Prior to the modern age, most Jews were quite poor.  Shabbat dinner was by far the fanciest meal of the week.  Meat was prohibitively expensive, so most people ate vegetables for the majority of their meals.  It was only on Shabbat, if they could afford it, that Jews might be able to serve a little bit of meat or fish for dinner, along with wine and challah.  My grandmother, growing up in Ukraine, told stories of her family not being able to afford eggs.  To give the challah its golden color, her mother would use used teabags.

Contrast this with our experience today.  While we may make the effort to prepare a nice meal on Shabbat, with gourmet food, wine, and challah, served on a tablecloth and china if we have it, the reality is that it is not a financial stretch for most of us.  If we wanted to have a similarly fancy dinner on Monday or Tuesday night, we could probably do it without difficulty.

How would our experience of Shabbat be different if it were more of a struggle?  If, at the beginning of the week on Sunday, we were not sure whether we would be able to afford meat or fish by Friday night?

Look at the photograph from 1890 of a Jewish man on Ludlow Street in New York City preparing for Shabbat in a coal cellar.  Observe his tattered clothing, the grime on the walls and on his face.  Look at the crooked tablecloth.  And now look at the challah.  Even though it is a 1200black and white photograph, the challah appears almost golden in contrast to its surroundings.  How does this man experience Shabbat?  When the stars come out on Saturday night and he prepares for another week, what aspects of his experience stay with him, and how does he anticipate the day of rest that awaits him in six more days?

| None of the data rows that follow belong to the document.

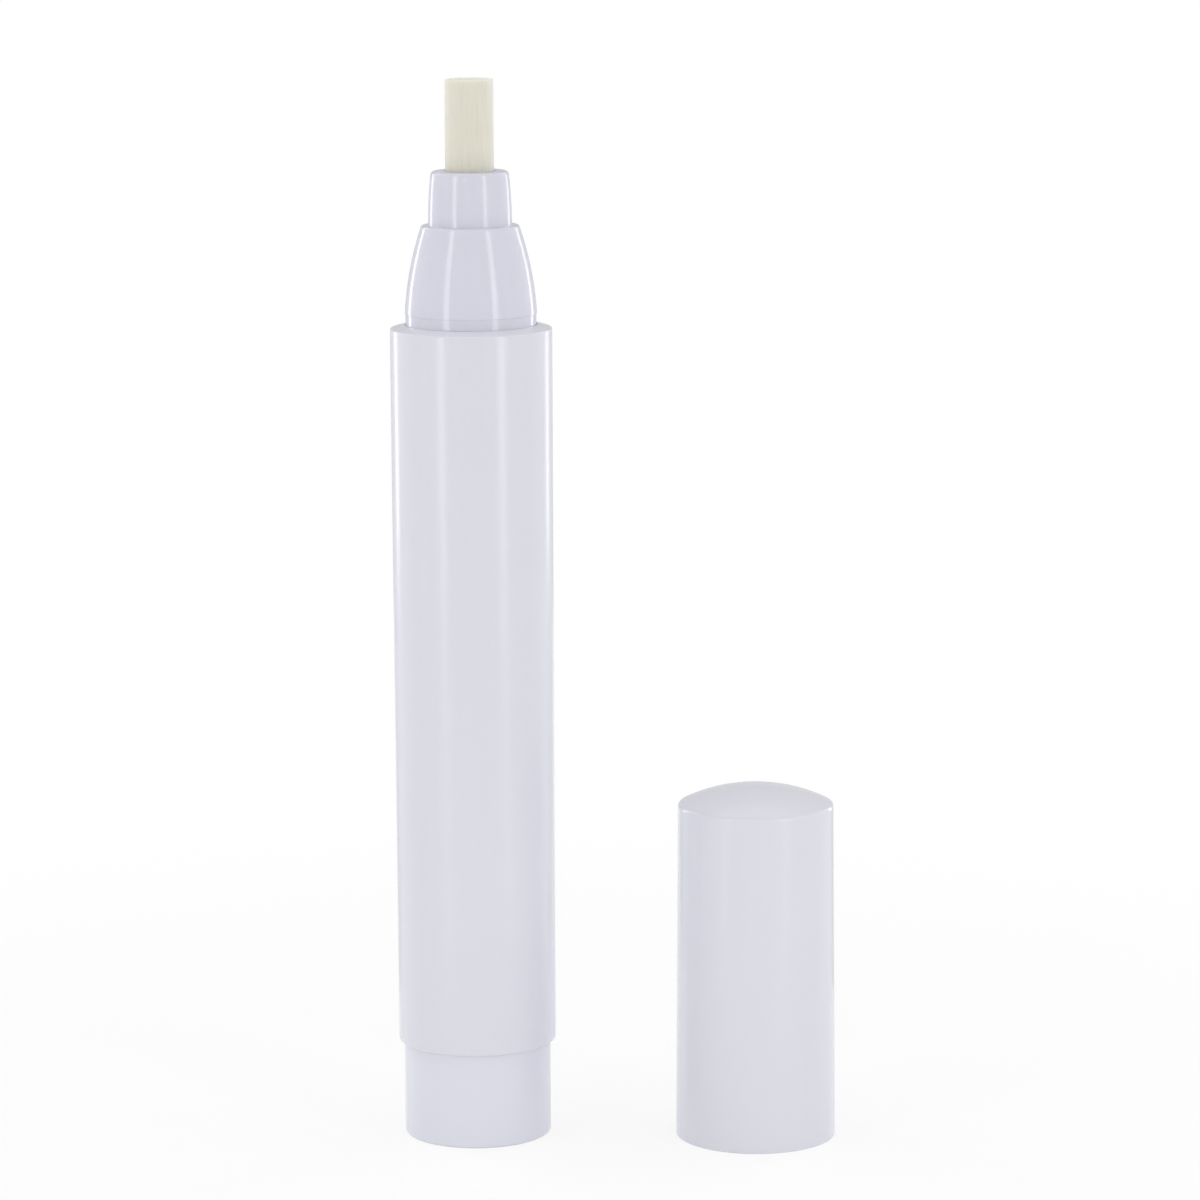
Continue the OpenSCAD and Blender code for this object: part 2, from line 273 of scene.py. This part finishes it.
def finishMesh(name, bm):
    bmesh.ops.recalc_face_normals(bm, faces=bm.faces)
    mesh = bpy.data.meshes.new(name)
    bm.to_mesh(mesh)
    bm.free()
    mesh.shade_smooth()
    mesh.set_sharp_from_angle(angle=math.radians(lathe["sharp"]))
    return mesh


def sweep(bm, points, radii, sides):
    # a closed tube along points, with a radius at each of them
    side = Vector((0, 0, 1)).cross(points[1] - points[0]).normalized()
    rings = []
    for i, (point, radius) in enumerate(zip(points, radii)):
        ahead = (points[min(i + 1, len(points) - 1)] - points[max(i - 1, 0)]).normalized()
        side = (side - ahead * side.dot(ahead)).normalized()
        up = ahead.cross(side)
        angles = [2 * math.pi * k / sides for k in range(sides)]
        rings.append([bm.verts.new((point + (side * math.cos(a) + up * math.sin(a)) * radius) * mm)
                      for a in angles])
    for low, high in zip(rings, rings[1:]):
        for k in range(sides):
            on = (k + 1) % sides
            bm.faces.new((low[k], low[on], high[on], high[k]))
    bm.faces.new(rings[0])
    bm.faces.new(rings[-1])


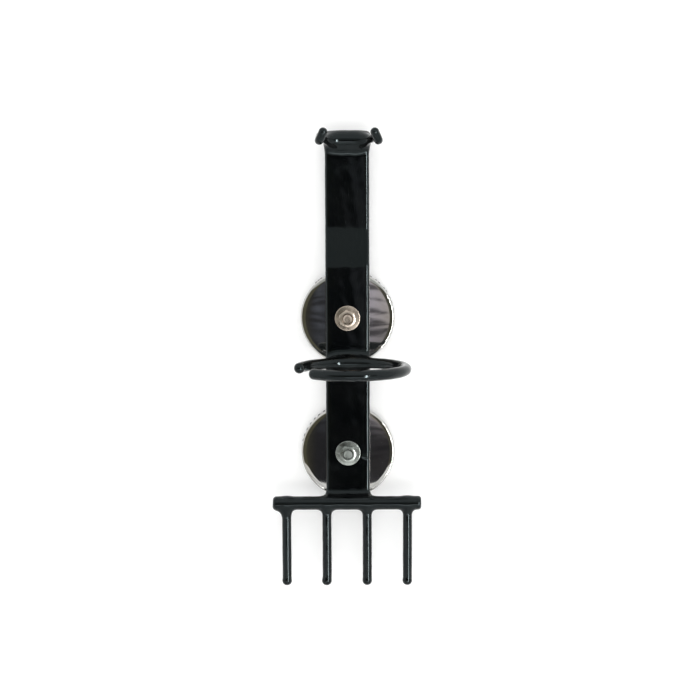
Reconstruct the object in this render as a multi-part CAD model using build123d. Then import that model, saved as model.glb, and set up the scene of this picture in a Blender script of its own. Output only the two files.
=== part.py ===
"""Magnetic tool holder: a dipped, welded steel bracket on two cup magnets.

Frame of the part, in millimetres: +Z is up, the front of the holder faces -Y, and +X is to
the right of a person in front of it. The steel wall that the magnets hold on to is the
plane Y = 0. The origin lies on that plane, half way between the two magnets.
"""

import os
from math import atan2, tan

from build123d import *

# Cup magnets
MAGNET_SPACING = 96.7
CUP_DIAMETER = 66.6
CUP_HEIGHT = 9.5
CUP_WALL = 1.5
CUP_SHOULDER_RADIUS = 1.4
MAGNET_CLEARANCE = 0.5
MAGNET_BORE_DIAMETER = 19.0
ADHESIVE_THICKNESS = 0.4

# Fasteners: quarter-inch bolt, washer and nut
BOLT_DIAMETER = 6.35
BOLT_LENGTH = 15.9
BOLT_HEAD_HEIGHT = 4.0
BOLT_END_CHAMFER = 0.7
BOLT_HOLE_CLEARANCE = 0.65
HEX_ACROSS_FLATS = 11.1
NUT_HEIGHT = 5.6
NUT_CORNER_TO_FLATS = 1.13
NUT_CHAMFER_TO_FLATS = 0.06
THREAD_CLEARANCE = 0.05
WASHER_DIAMETER = 18.0
WASHER_BORE_CLEARANCE = 1.55
WASHER_THICKNESS = 1.65

# Flat bar, the backbone
BAR_WIDTH = 30.0
BAR_THICKNESS = 3.2
BAR_EDGE_RADIUS = 0.8
BAR_TOP_Z = 178.6
BAR_BOTTOM_Z = -85.4

# Joggle: the bar's upper length lies nearer to the wall than the rest
JOGGLE_DEPTH = 4.5
JOGGLE_HEIGHT = 26.6
JOGGLE_ABOVE_CUP = 2.6
JOGGLE_BEND_RADIUS = 12.0

# Cradle: a U of round rod with turned-up tips
CRADLE_ROD_DIAMETER = 4.76
CRADLE_BELOW_TOP = 5.0
CRADLE_WIDTH = 37.0
CRADLE_BIGHT_FLAT = 5.0
CRADLE_REACH = 49.0
CRADLE_CREST_BEYOND_BIGHT = 6.0
CRADLE_CREST_RISE = 2.2
CRADLE_CREST_RADIUS = 25.0
CRADLE_SPLAY = 3.0
CRADLE_TIP_DROP = 1.5
CRADLE_TIP_HEIGHT = 5.8
CRADLE_TIP_OUT = 3.0
CRADLE_TIP_LEAN = 2.7
CRADLE_TIP_BEND_RADIUS = 3.0

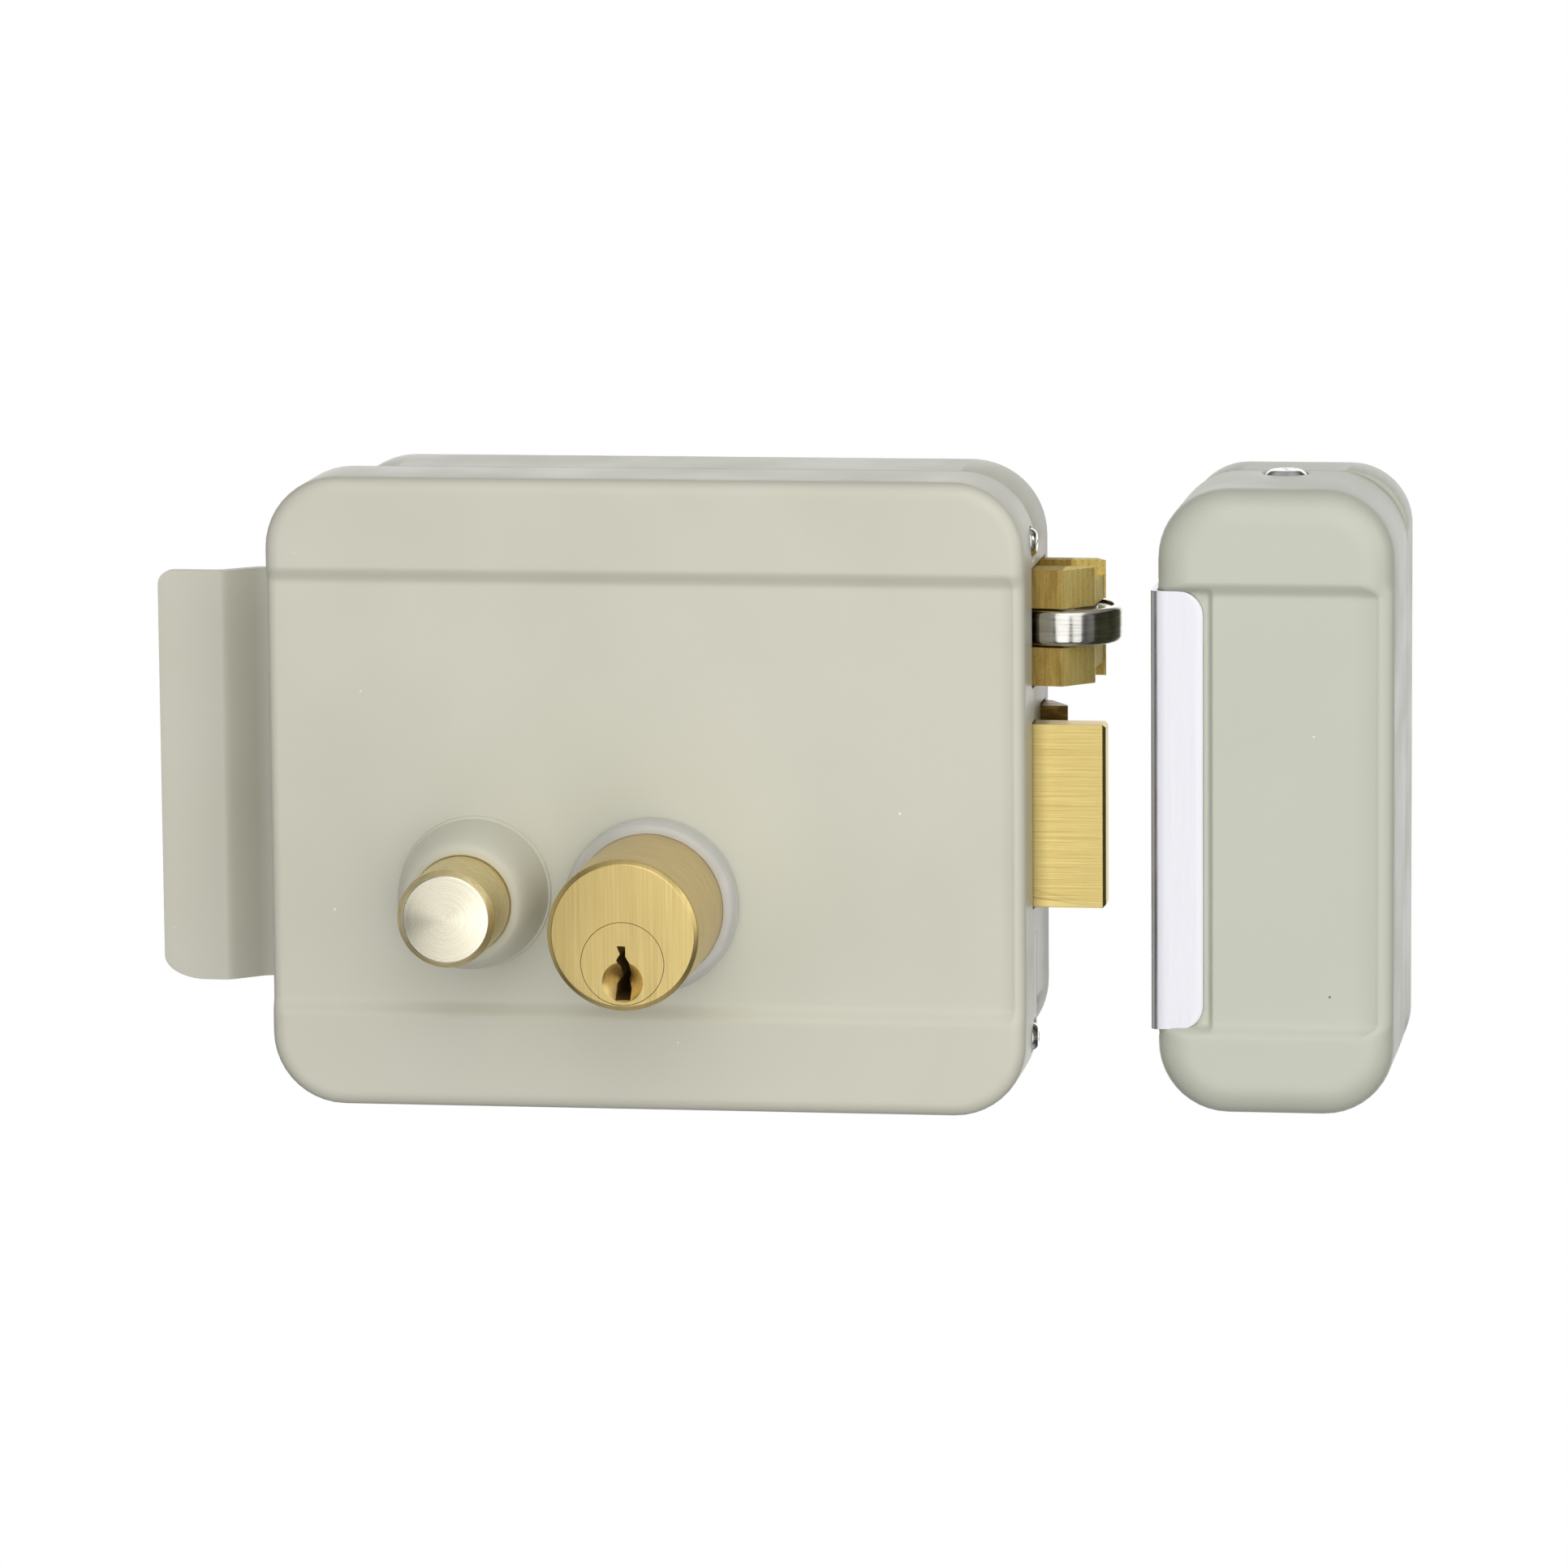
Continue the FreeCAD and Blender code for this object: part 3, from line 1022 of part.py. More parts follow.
def keeper_base():
    """Rear shell of the keeper with its floor and screw tabs, slightly smaller than the front one."""
    x = (KEEPER_X[0] + KEEPER_BASE_INSET, KEEPER_X[1])
    z = (KEEPER_Z[0] + KEEPER_BASE_INSET, KEEPER_Z[1])
    outer_r = KEEPER_R - KEEPER_BASE_INSET
    room_z = (z[0] + KEEPER_SHEET, z[1] - KEEPER_SHEET)
    outer = rounded_block(x, (KEEPER_SEAM_Y, 0), z, outer_r)
    outer = outer.makeFillet(BACK_BEND_R, edges_at_y(outer, 0))
    inner = rounded_block((x[0] + KEEPER_SHEET, x[1] - KEEPER_SHEET), (KEEPER_SEAM_Y, -KEEPER_SHEET), room_z,
                          outer_r - KEEPER_SHEET)
    screw_x, screw_y = KEEPER_SCREW
    tab_half, tab_reach = KEEPER_TAB
    pieces = [outer.cut(inner)]
    tab_x = (screw_x - tab_half, screw_x + tab_half)
    for wall_z, cover_z, inward in ((room_z[0], KEEPER_Z[0], 1), (room_z[1], KEEPER_Z[1], -1)):
        cup_z = cover_z + inward * (KEEPER_DIMPLE_DEPTH + SHEET)
        tab_z = cup_z + inward * KEEPER_SHEET
        pieces.append(box(tab_x, (-tab_reach, KEEPER_SEAM_Y), (cup_z, tab_z)))
        pieces.append(box(tab_x, (KEEPER_SEAM_Y, -KEEPER_SHEET), (wall_z, tab_z)))
    mouth_z = (-KEEPER_MOUTH_Z, KEEPER_MOUTH_Z)
    base = join(pieces).cut(box((x[0] - 1, x[0] + 2 * KEEPER_SHEET), (KEEPER_SEAM_Y, -KEEPER_SILL), mouth_z))
    for side in (-1, 1):
        base = base.cut(rod_z(KEEPER_SCREW_SHANK_R, (side * 40, side * 60), screw_x, screw_y))
        base = base.cut(floor_hole(MOUNT_HOLE_R, KEEPER_HOLE_X, side * KEEPER_HOLE_Z))
    return base


def keeper_screws():
    screw = pan_screw(*KEEPER_SCREW_HEAD, KEEPER_SCREW_SHANK_R, 5.0)
    x, y = KEEPER_SCREW
    top = aimed(screw, Vector(x, y, KEEPER_Z[1] - KEEPER_DIMPLE_DEPTH), Z_AXIS)
    low = aimed(screw, Vector(x, y, KEEPER_Z[0] + KEEPER_DIMPLE_DEPTH), -Z_AXIS)
    return group([top, low])


def strike_strip():
    """Stainless strip in the step beside the mouth, folded back round the mouth's edge."""
    face_y = -KEEPER_D + RECESS
    back_y = face_y + STRIP_SHEET
    leg_y = face_y + STRIP_LEG
    outline = [(STRIP_X[0], face_y + STRIP_BEVEL), (STRIP_X[0] + STRIP_BEVEL, face_y), (STRIP_X[1], face_y),
               (STRIP_X[1], back_y), (KEEPER_X[0], back_y), (KEEPER_X[0], leg_y), (STRIP_X[0], leg_y)]
    strip = prism_z(outline, (-KEEPER_BAND_Z + 0.2, KEEPER_BAND_Z - 0.2))
    corners = [e for e in strip.Edges if runs_along(e, Y_AXIS) and e.Vertexes[0].Point.x > STRIP_X[1] - 0.1]
    return strip.makeFillet(STRIP_CORNER_R, corners)


def strip_studs():
    """Studs behind the strike strip, swaged over inside the cover."""
    front = -KEEPER_D + RECESS + STRIP_SHEET
    back = front + KEEPER_SHEET
    head_r, head_h = STUD_HEAD
    studs = []
    for z in STUD_Z:
        head = rod_y(head_r, (back, back + head_h), STUD_X, z)
        studs.append(join([rod_y(STUD_R, (front, back), STUD_X, z), head]))
    return group(studs)


# ---------------------------------------------------------------- output
PIECES = [
    front_cover, rear_tray, finger_pull, pull_rivets, cover_screws,
    button_collar, collar_nut, button_bridge, push_button, button_stem, button_clip, button_spring,
    cylinder_body, cylinder_ring, cylinder_bracket, cylinder_screws, cylinder_plug, key_pins, driver_pins,
    pin_springs, plug_gear, plug_screw,
    latch_bolt, roller_pin, roller_inner_ring, roller_outer_ring, roller_balls, latch_tail, latch_peg,
    latch_spring, spring_bracket, release_plate, release_rivets, guide_posts,
    deadbolt, deadbolt_tail, deadbolt_rivets, trigger_bolt, trigger_spring, trigger_guide,
    solenoid_yoke, coil_bobbin, coil_winding, plunger, plunger_collar, plunger_peg, plunger_spring,
    release_lever, lever_post, lever_clip, terminal_block, terminal_screws, coil_leads,
    keeper_cover, keeper_base, keeper_screws, strike_strip, strip_studs,
]

os.makedirs("parts", exist_ok=True)
for piece in PIECES:
    shape = piece()
    shape.exportStep("parts/" + piece.__name__ + ".step")
    bounds = shape.BoundBox
    print("%-18s solids %2d valid %s volume %9.1f  x %.1f..%.1f y %.1f..%.1f z %.1f..%.1f" % (
        piece.__name__, len(shape.Solids), shape.isValid(), shape.Volume,
        bounds.XMin, bounds.XMax, bounds.YMin, bounds.YMax, bounds.ZMin, bounds.ZMax))
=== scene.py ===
import json
import math

import bmesh
import bpy
from mathutils import Matrix, Vector


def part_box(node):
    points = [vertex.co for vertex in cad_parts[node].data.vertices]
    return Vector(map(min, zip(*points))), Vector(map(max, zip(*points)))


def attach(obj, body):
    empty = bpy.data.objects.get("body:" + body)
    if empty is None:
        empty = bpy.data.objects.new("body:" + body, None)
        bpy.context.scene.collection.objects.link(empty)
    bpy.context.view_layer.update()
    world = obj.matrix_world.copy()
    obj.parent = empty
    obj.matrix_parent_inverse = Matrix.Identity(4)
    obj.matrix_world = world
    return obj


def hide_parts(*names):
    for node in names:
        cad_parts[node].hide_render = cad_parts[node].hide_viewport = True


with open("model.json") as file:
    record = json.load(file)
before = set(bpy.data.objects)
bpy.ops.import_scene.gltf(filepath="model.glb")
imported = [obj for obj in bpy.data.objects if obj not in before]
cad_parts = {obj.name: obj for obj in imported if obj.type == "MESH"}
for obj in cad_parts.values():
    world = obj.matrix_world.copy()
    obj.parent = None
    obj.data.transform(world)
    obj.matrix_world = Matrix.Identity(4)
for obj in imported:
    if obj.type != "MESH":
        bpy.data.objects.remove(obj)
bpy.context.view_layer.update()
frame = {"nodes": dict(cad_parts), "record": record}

# Looks of the electric rim lock and its keeper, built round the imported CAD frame. Lengths in this script are
# millimetres in the row frame (front towards -Y, keeper towards +X, up +Z) until a mesh is made.
MM = 0.001


def span(node, axis):
    """Low and high millimetres of a CAD node along one axis."""
    low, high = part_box(node)
    return low[axis] / MM, high[axis] / MM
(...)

Imagine being of the school of Shammai.  Despite daily struggles, we constantly look ahead and plan for a glorious end of the week.  Even though it is the seventh day that is singularly holy, our anticipation of it causes its quality to spread to each of the other days.  As a result, each meal becomes like a Shabbat dinner, regardless of what is on the menu.

Or imagine being of the school of Hillel.  Each day, in and of itself, is a gift and an opportunity to serve God.  The special holiness of Shabbat can be experienced on each of the other days as well.  But Shabbat serves as the paradigm for living with an awareness of God’s Presence in our lives.

Both approaches capture the connection between one Shabbat, the workweek that follows, and the next Shabbat, as Levi Yitzchak describes.

Speaking personally, I have a bit of Shammai and Hillel in me.  My week is colored by a memory of last Shabbat and an anticipation of the Shabbat to come.  Each week is certainly a build-up to Shabbat.  As a Rabbi, it is probably easier for me to orient my life towards the Day of Rest than for other careers.  On the other hand, I have professional responsibilities on Shabbat.  Nevertheless, I look forward to the moment just before lighting candles when I power off my laptop and cell phone.  If my sermon that week is not especially polished, it does not matter because there is nothing else I can do about it.  As soon as the candles are lit, I truly do experience the peace of Shabbat.

I strive to take that experience of Shabbat’s holiness with me into the week.  Shabbat is a day on which I have uninterrupted time with my family.  There are no screens tempting me away from being present with my children or my spouse.  We have, quite literally, hours of focused time together.   That holiness of relationship, the slowing down and appreciation of the life I am living right now, is something that I try to bring to the other days of the week, no doubt with difficulty.

The midrash suggests that if every Jew observed Shabbat properly – either once or twice – Mashiach would come immediately and bring redemption to the world.  I am not in favor of trying to guess when Mashiach will get here, but I can imagine the effect on our world if more of us found a way to observe Shabbat properly.  To recognize, like Shammai, that the holiest day of the week is the one on which we take a break from exercising our mastery and dominance of the physical world around us.  To strive, like Hillel, to bring the awareness of God that we gain on Shabbat to the other six days of the week.

If we could do that, I suspect that our world would be a little bit closer to redemption.